Рига была для меня и моего круга русским городом, я долго, помалкивая, дивился восторгам знакомых из Москвы, Ленинграда и прочей России: у вас тут почти Запад. Какой к черту Запад — нормальный Советский Союз. Ну да, готика, брусчатка, кафе, латинский алфавит на вывесках — для меня это была изначальная привычная данность, как прохладное лето и мелкое море. Правда, смутно ощущалось, что обитатели дома на Ленина, 105 не совсем на месте, или на чужом месте. Возвращаясь вечером из школы — в младших классах я ходил во вторую смену, — натыкался на лежавшего в блевотине капитана Евсеева из третьей квартиры. Чувствовалось какое-то несоответствие капитанского вида и запаха остаткам цветочных витражей в узких окнах нашей лестницы, побитой потолочной лепнине, кованой решетке лифта, с которой сорвали, разумеется, все украшения, но сама она, узорчатая, осталась. Кальсонные тесемки полковника Пешехонова на паркете. Дикий мат Варягиного отца под гулким высоким сводом парадного в стиле «модерн».
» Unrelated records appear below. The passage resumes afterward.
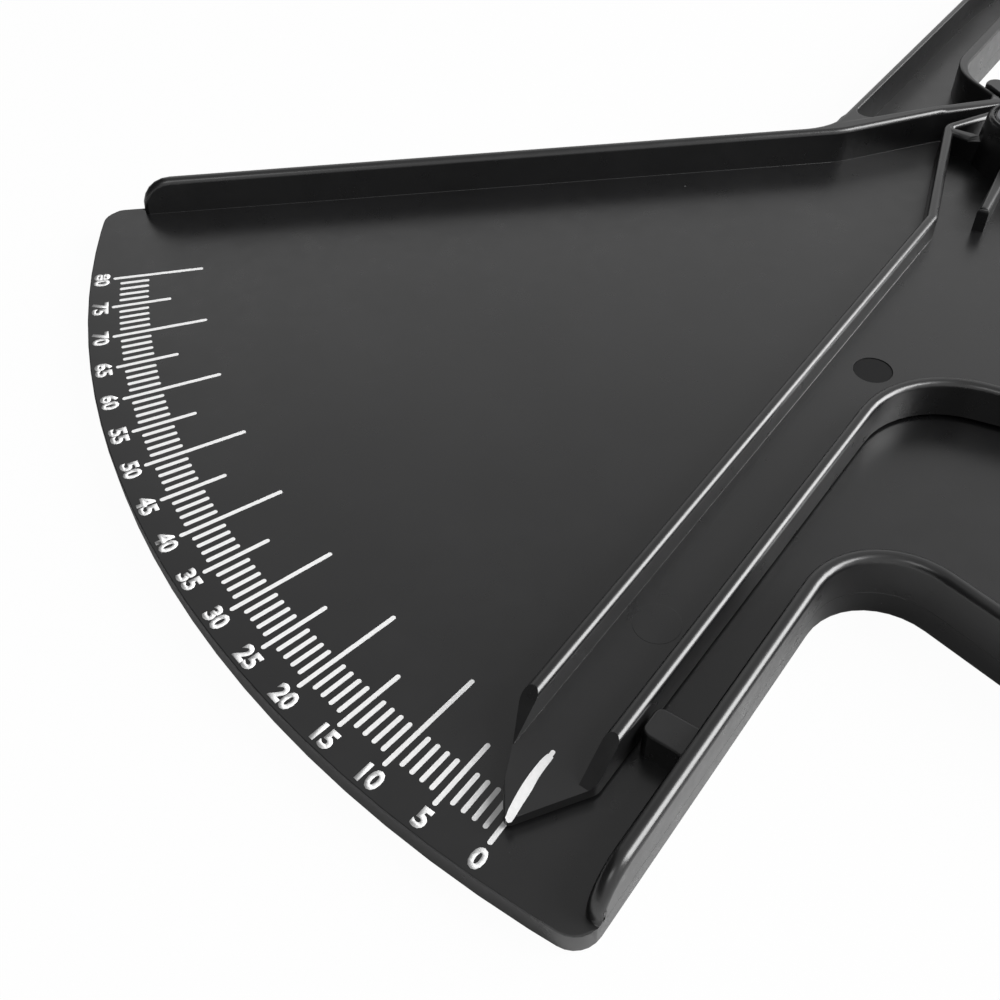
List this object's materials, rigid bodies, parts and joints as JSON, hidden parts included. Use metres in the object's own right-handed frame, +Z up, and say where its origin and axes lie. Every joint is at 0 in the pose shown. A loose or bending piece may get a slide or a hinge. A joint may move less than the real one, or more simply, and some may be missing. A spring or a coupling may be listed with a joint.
{
  "type": "skinfold caliper",
  "caption": "Pistol-grip skinfold caliper: a printed fan with a grip and one jaw, and a sprung lever with the pointer, the trigger and the other jaw.",
  "frame": {"origin": "on the pivot's axis, in the flat underside that the caliper lies on", "axes": "+Z up out of the printed face, along the pivot; +Y towards the jaws' side and +X towards the trigger, with the closed jaws along 54 degrees from +X"},
  "size_m": [0.1941, 0.2337, 0.0114],
  "materials": {
    "black_abs": "satin black moulded ABS with a very fine grain",
    "spring_wire": "drawn spring wire",
    "screw_steel": "blackened steel, satin",
    "washer_steel": "plain zinc-plated steel",
    "washer_nylon": "natural white nylon"
  },
  "bodies": {
    "frame": {"frame": "black_abs", "pivot_screw": "screw_steel", "pivot_washer": "washer_steel", "thrust_washer": "washer_nylon"},
    "lever": {"lever": "black_abs", "torsion_spring": "spring_wire"}
  },
  "joints": [
    {"name": "lever_pivot", "type": "hinge", "parent": "frame", "child": "lever", "pos_m": [0, 0, 0], "axis": [0, 0, -1], "range_deg": [0, 44.5], "stiffness_Nm_per_rad": 0.25, "springref_deg": -143.24, "deforming": ["torsion_spring"]}
  ]
}
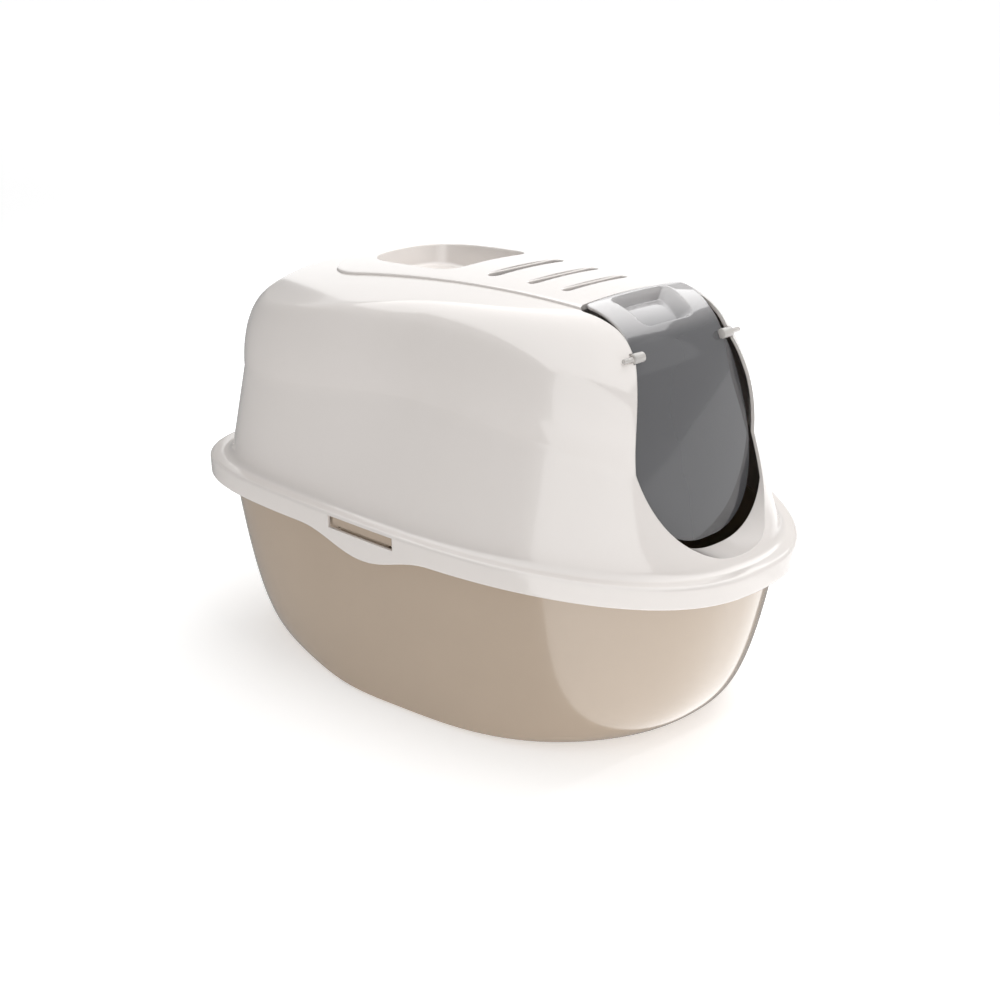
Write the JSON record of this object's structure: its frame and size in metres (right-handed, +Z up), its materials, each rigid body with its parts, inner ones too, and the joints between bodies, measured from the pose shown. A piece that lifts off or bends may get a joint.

В современной книге «Архитектура Риги» можно найти дом, где я прожил первые девятнадцать лет. Он построен в 1905 году, в разгул ар-нуво, в России именовавшегося модерном. Рига была богатой, третьим городом империи, строили размашисто и пышно, что и видно в центре на каждом шагу. Сейчас наш дом нежилой — занят какой-то голландской фирмой. Еще и 96-м я заходил в свою бывшую квартиру, убеждаясь в поступательном движении прогресса: вместо шести семей — всего три. Теперь и в подъезд не войти: охрана.